What about certainty for the rest of us? Yes, we're willing to grant MCA some certainty for future development but only in exchange for certainty about what is planned. But what certainty can be found in a document that provides no details of the height or location of any proposed structure? Not even one single design by the noted architect Rem Koolhaas—who has never done a project in the U.S.—has been made public. Just what is this place going to look like? The only thing certain about this Plan is that, as currently proposed, MCA can build almost anything and everything they want, when they want, with an anxious community watching on. 

The issue of Universal's Master Plan is of special importance to the adjacent communities like Studio City. Even without poring through the EIR minutiae, residents know that doubling the size of the Universal entertainment complex represents nothing short of a nightmare. 

L.A. has learned to live with studios nearby, but by planning to build the nation's only giant theme park located in the heart of a residential area instead of building on a rich tradition of studio production.

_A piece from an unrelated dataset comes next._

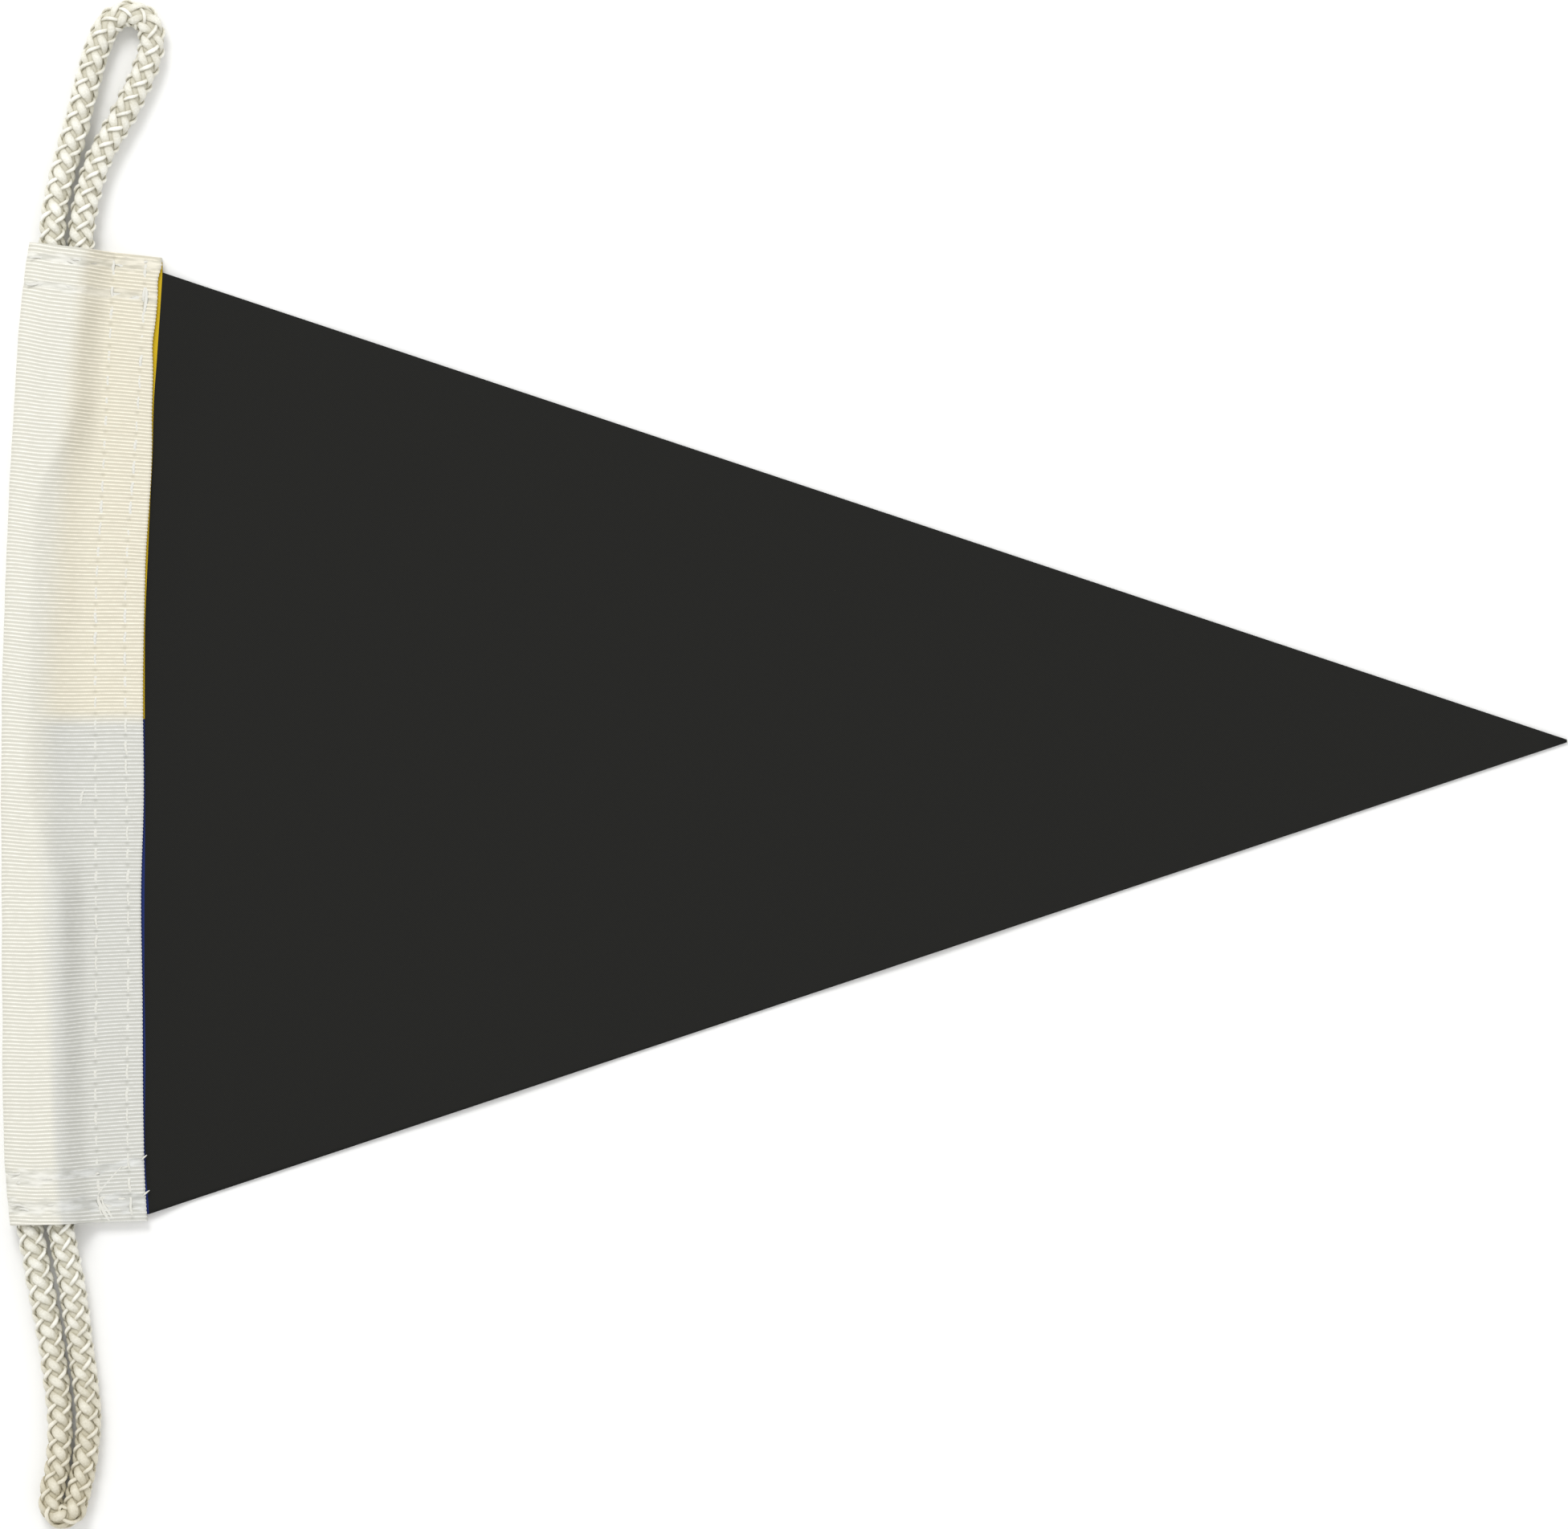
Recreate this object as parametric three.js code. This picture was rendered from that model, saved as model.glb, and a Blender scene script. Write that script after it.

MCA's ambitious plan strikes at the very heart of what has made L.A. a success. 

MCA needs to think again and propose a detailed plan that provides quality job growth while maintaining Universal Studios as an attractive destination serving tourists and the community alike. Then, we can proceed with an open and vigorous debate that will result in a plan that allows Universal Studios to grow in a manner that enhances the economy without sacrificing the surrounding communities.